Exercise prompt → Give back only the lines in the records below from the one with "if empty is" to the one with "obj.data.transform(world)", both inclusive, word for word.

(Items listed in a dataset)
::::

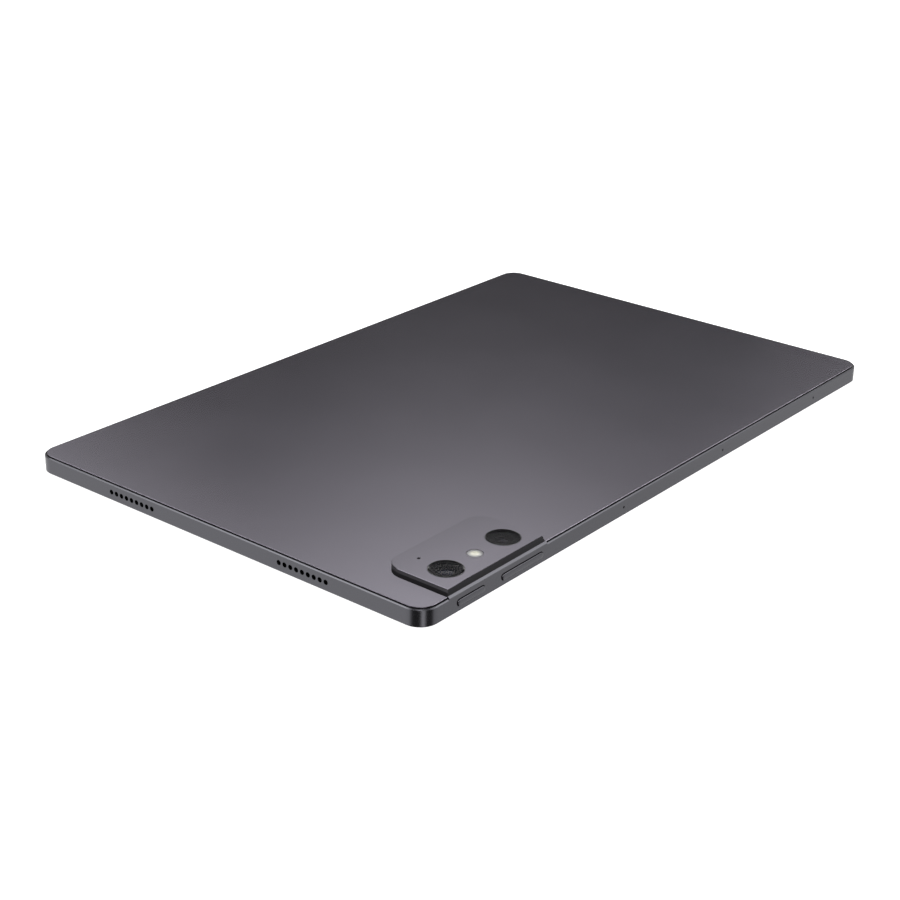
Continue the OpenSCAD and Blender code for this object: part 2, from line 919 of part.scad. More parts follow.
module button_bracket() {
    y = [switch_y[1] + flex_t, switch_y[1] + flex_t + 0.35];
    color(steel)
        block(button_run, y, [floor_flex_z[1] + 0.03, side_z + 1.6]);
}

// The card tray: a door flush with the frame and a frame with two pockets
module card_tray() {
    sim = [8.8, 12.3];
    memory = [15, 11];
    bar = 1;
    floor_t = 0.3;
    tray_x = [tray_back, end_x - door_t + cut];
    mid_z = [tray_z - tray_t / 2, tray_z + tray_t / 2];
    pocket_z = [mid_z[0] + floor_t, mid_z[1] + 1];
    sim_x = tray_back + bar;
    memory_x = sim_x + sim[0] + bar;
    color(frame_grey)
        difference() {
            union() {
                stadium_x(door_y, tray_z, door_l, door_h, [end_x - door_t, end_x]);
                block(tray_x, [tray_y - tray_w / 2, tray_y + tray_w / 2], mid_z);
            }
            block([sim_x, sim_x + sim[0]], [tray_y - sim[1] / 2, tray_y + sim[1] / 2], pocket_z);
            block(
                [sim_x + bar, sim_x + sim[0] - bar],
                [tray_y - sim[1] / 2 + bar, tray_y + sim[1] / 2 - bar], mid_z + [-1, 1]
            );
            block(
                [memory_x, memory_x + memory[0]],
                [tray_y - memory[1] / 2, tray_y + memory[1] / 2], pocket_z
            );
            block(
                [memory_x + bar, memory_x + memory[0] - bar],
                [tray_y - memory[1] / 2 + bar, tray_y + memory[1] / 2 - bar], mid_z + [-1, 1]
            );
            rod_x(rod_y, tray_z, rod_r, [end_x - door_t - 1, end_x + 1]);
        }
}

module card_reader() {
    x = [reader_back, in_x - 0.2];
    cavity_half = tray_w / 2 + 0.25;
    cavity_z = [tray_z - tray_t / 2 - 0.15, tray_z + tray_t / 2 + 0.15];
    lug_w = 2;
    color(steel)
        difference() {
            union() {
                block(x, reader_y, reader_z);
                for (lug_x = [x[0] + 8, x[1] - 6])
                    block([lug_x, lug_x + lug_w], [reader_y[1] - cut, rod_y + 1.1], reader_z + [0.1, -0.1]);
            }
            block([x[0] + 1.2, x[1] + 1], [tray_y - cavity_half, tray_y + cavity_half], cavity_z);
            rod_x(rod_y, tray_z, rod_r + 0.05, x);
        }
}

// The pin that a tool pushes through the door's hole to release the tray
module eject_rod() {
    color(steel)
        rod_x(rod_y, tray_z, rod_r, [in_x - 24, in_x - 0.5]);
}

module antenna(x) {
    color([0.20, 0.20, 0.22])
        block(x, [in_y - 1.2, in_y - 0.2], [floor_flex_z[0], side_z + 1.9]);
}

antenna_left_x = [-120, -78];
antenna_right_x = [60, 102];
module antenna_left() { antenna(antenna_left_x); }
module antenna_right() { antenna(antenna_right_x); }

// A thin round cable along straight runs
module cable(points, r) {
    for (i = [0:len(points) - 2]) {
        run = points[i + 1] - points[i];
        length = norm(run);
        translate(points[i])
            rotate([0, acos(run[2] / length), atan2(run[1], run[0])])
                cylinder(h = length, r = r);
    }
    for (p = points)
        translate(p)
            sphere(r);
}

module antenna_cables() {
    cable_r = 0.4;
    plug_z = board_z[1] + 0.7;
    run_z = 3.7;
    color(black) {
        cable([[-106, in_y - 2, plug_z], [-106, main_y[1] - 2, plug_z]], cable_r);
        cable([
            [80, in_y - 2, run_z], [80, 76, run_z], [-84, 76, run_z], [-84, main_y[1] - 2, plug_z]
        ], cable_r);
        for (x = [-106, -84])
            translate([x, main_y[1] - 2, board_z[1]])
                cylinder(h = 1.2, r = 1.1);
    }
}

side_frame();
rear_cover();
rear_cover_seal();
camera_deck();
camera_deck_frame();
camera_deck_base();
lens_ring_main();
lens_ring_wide();
lens_cover_main();
lens_cover_wide();
camera_module_main();
camera_module_wide();
flash_lens();
flash_led();
deck_microphone();
cover_glass();
display_adhesive();
lcd_panel();
backlight_unit();
display_flex();
mid_plate();
main_board();
processor();
memory_chips();
power_chips();
shield_can_large();
shield_can_small();
graphite_sheet();
board_connectors();
board_screws();
battery_cell_left();
battery_cell_right();
battery_adhesive();
battery_board();
battery_flex();
sub_board();
board_link_flex();
usb_c_shell();
usb_c_tongue();
speaker_1();
speaker_2();
speaker_3();
speaker_4();
speaker_meshes();
front_camera();
front_camera_flex();
light_sensor();
edge_microphones();
power_button();
volume_rocker();
button_switches();
button_flex();
button_bracket();
card_tray();
card_reader();
eject_rod();
antenna_left();
antenna_right();
antenna_cables();
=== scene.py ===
"""Looks for the tablet computer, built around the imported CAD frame.

The tablet lies face down on a pale floor: +X is its long side, +Z leaves its rear cover, and the
camera deck is at the corner with the lowest X and Y.
"""
import json
import math

import bmesh
import bpy
from mathutils import Matrix, Vector


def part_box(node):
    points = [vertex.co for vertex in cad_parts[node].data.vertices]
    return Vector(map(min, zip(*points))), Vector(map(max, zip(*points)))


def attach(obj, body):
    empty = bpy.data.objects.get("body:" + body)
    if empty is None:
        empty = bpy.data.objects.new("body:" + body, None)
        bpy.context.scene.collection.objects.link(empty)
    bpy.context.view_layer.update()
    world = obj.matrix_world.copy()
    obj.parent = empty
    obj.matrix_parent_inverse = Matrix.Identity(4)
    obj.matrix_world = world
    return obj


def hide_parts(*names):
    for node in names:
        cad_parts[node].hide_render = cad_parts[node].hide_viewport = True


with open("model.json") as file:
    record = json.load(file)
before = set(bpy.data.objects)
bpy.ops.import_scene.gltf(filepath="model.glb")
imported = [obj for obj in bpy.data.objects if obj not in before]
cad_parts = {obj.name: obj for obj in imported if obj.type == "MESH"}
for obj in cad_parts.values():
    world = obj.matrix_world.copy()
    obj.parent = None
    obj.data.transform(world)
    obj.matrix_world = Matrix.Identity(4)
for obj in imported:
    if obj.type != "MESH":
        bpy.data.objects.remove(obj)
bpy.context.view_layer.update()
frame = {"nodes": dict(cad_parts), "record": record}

MM = 0.001

# ---------------------------------------------------------------- places, from the CAD frame
SLOT_OF = {part["node"]: part["material_slot"] for part in frame["record"]["subparts"]}
DECK_LOW, DECK_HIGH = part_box("camera_deck")


def middle(node):
    """The middle of a CAD node's box."""
    low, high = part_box(node)
    return (low + high) / 2


def radius_of(node):
    """The radius of a CAD node that is round about an upright axis."""
    low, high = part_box(node)
    return (high.x - low.x) / 2


# ---------------------------------------------------------------- node helpers
class Nodes:
    """A node tree and short calls that add and wire its nodes."""

    def __init__(self, tree):
        self.tree = tree

    def add(self, kind, **settings):
        node = self.tree.nodes.new(kind)
        for key, value in settings.items():
            setattr(node, key, value)
        return node

    def link(self, source, target):
        self.tree.links.new(source, target)

    def put(self, socket, value):
        """Sets a socket to a number or tuple, or links another socket to it."""
        if isinstance(value, (int, float, tuple)):
            socket.default_value = value
        else:
            self.link(value, socket)

    def maths(self, operation, a, b=0.0):
        node = self.add("ShaderNodeMath", operation=operation)
        self.put(node.inputs[0], a)
        self.put(node.inputs[1], b)
        return node.outputs[0]

    def ranged(self, value, low, high, to_low=0.0, to_high=1.0, **settings):
        """Maps the range from low to high to another one, and holds its ends beyond it."""
        node = self.add("ShaderNodeMapRange", **settings)
        self.put(node.inputs["Value"], value)
        for name, number in (
            ("From Min", low), ("From Max", high), ("To Min", to_low), ("To Max", to_high)
        ):
            node.inputs[name].default_value = number
        return node.outputs[0]

    def within(self, value, edge, blur):
        """1 up to an edge and 0 past its blur."""
        return self.ranged(value, edge, edge + blur, 1.0, 0.0)


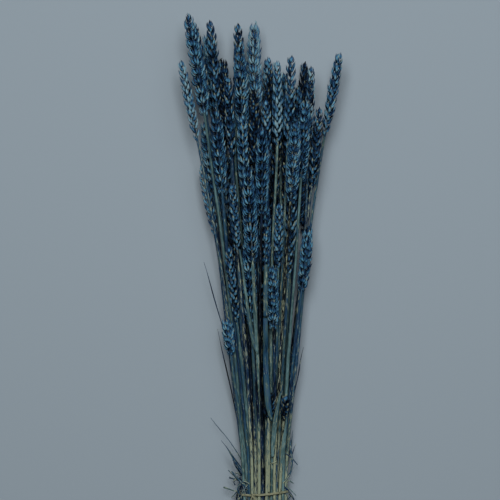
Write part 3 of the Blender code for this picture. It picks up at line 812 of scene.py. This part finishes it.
def take_no_dye(paleness, points, low_end, high_end):
    """Make the highest straw or ear at each point wholly pale, of those that pass that height."""
    for across, height in np.array(points) * MM:
        middles = np.stack([path_at(height, at[:, n]) for n in range(STALKS)])
        there = (np.abs(middles[:, 0] - across) < PALE_REACH) & (low_end < height) & (high_end > height)
        paleness[int(np.argmax(np.where(there, middles[:, 2], -1)))] = 1.0


def joint_patch(first, second):
    """The knuckle between two straws: a ball midway between them, with rings of radius * sin(pi t)."""
    middle = 0.5 * (path_at(TWIN_HEIGHT, at[:, first]) + path_at(TWIN_HEIGHT, at[:, second]))
    t = np.linspace(0.05, 0.95, JOINT_RINGS)
    middles = middle + np.array([0.0, 1.0, 0.0]) * (2 * t[:, None] - 1) * TWIN_JOINT_RADIUS
    sideways, down = (np.tile(way, (JOINT_RINGS, 1)) for way in ([1.0, 0.0, 0.0], [0.0, 0.0, -1.0]))
    reach = np.repeat((TWIN_JOINT_RADIUS * np.sin(math.pi * t))[:, None], JOINT_SIDES, axis=1)
    ball = tube(middles, sideways, down, reach, reach)
    return ball[None], ball[None], np.zeros_like(ball)[None], tube_faces(JOINT_RINGS, JOINT_SIDES), STRAW


rng = np.random.default_rng(SEED)
pale = rng.uniform(0, 1, STALKS) ** 4
pale_ears = 0.6 * pale
take_no_dye(pale, PALE_STRAWS, cuts, tips - lengths)
take_no_dye(pale_ears, PALE_EARS, tips - lengths, tips)
patches = []
for n in range(STALKS):
    straw, ear = straw_patch(n, pale[n], rng), ear_patch(n, pale_ears[n], rng)
    patches.append([straw, ear, ear_stem_patch(n, pale[n], rng)])
for leaf in LEAVES:
    side, root_height, length = math.radians(leaf[0]), leaf[1] * MM, leaf[2] * MM
    out = np.array([math.cos(side), 0.0, math.sin(side)])
    centres = np.stack([path_at(root_height, at[:, n]) for n in range(STALKS)])
    host = int(np.argmax(centres @ out))
    along = unit(path_at(root_height + length, at[:, host]) - centres[host])
    patches[host].append(leaf_patch(leaf, centres[host], along, out, rng))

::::

Exercise output →
    if empty is None:
        empty = bpy.data.objects.new("body:" + body, None)
        bpy.context.scene.collection.objects.link(empty)
    bpy.context.view_layer.update()
    world = obj.matrix_world.copy()
    obj.parent = empty
    obj.matrix_parent_inverse = Matrix.Identity(4)
    obj.matrix_world = world
    return obj


def hide_parts(*names):
    for node in names:
        cad_parts[node].hide_render = cad_parts[node].hide_viewport = True


with open("model.json") as file:
    record = json.load(file)
before = set(bpy.data.objects)
bpy.ops.import_scene.gltf(filepath="model.glb")
imported = [obj for obj in bpy.data.objects if obj not in before]
cad_parts = {obj.name: obj for obj in imported if obj.type == "MESH"}
for obj in cad_parts.values():
    world = obj.matrix_world.copy()
    obj.parent = None
    obj.data.transform(world)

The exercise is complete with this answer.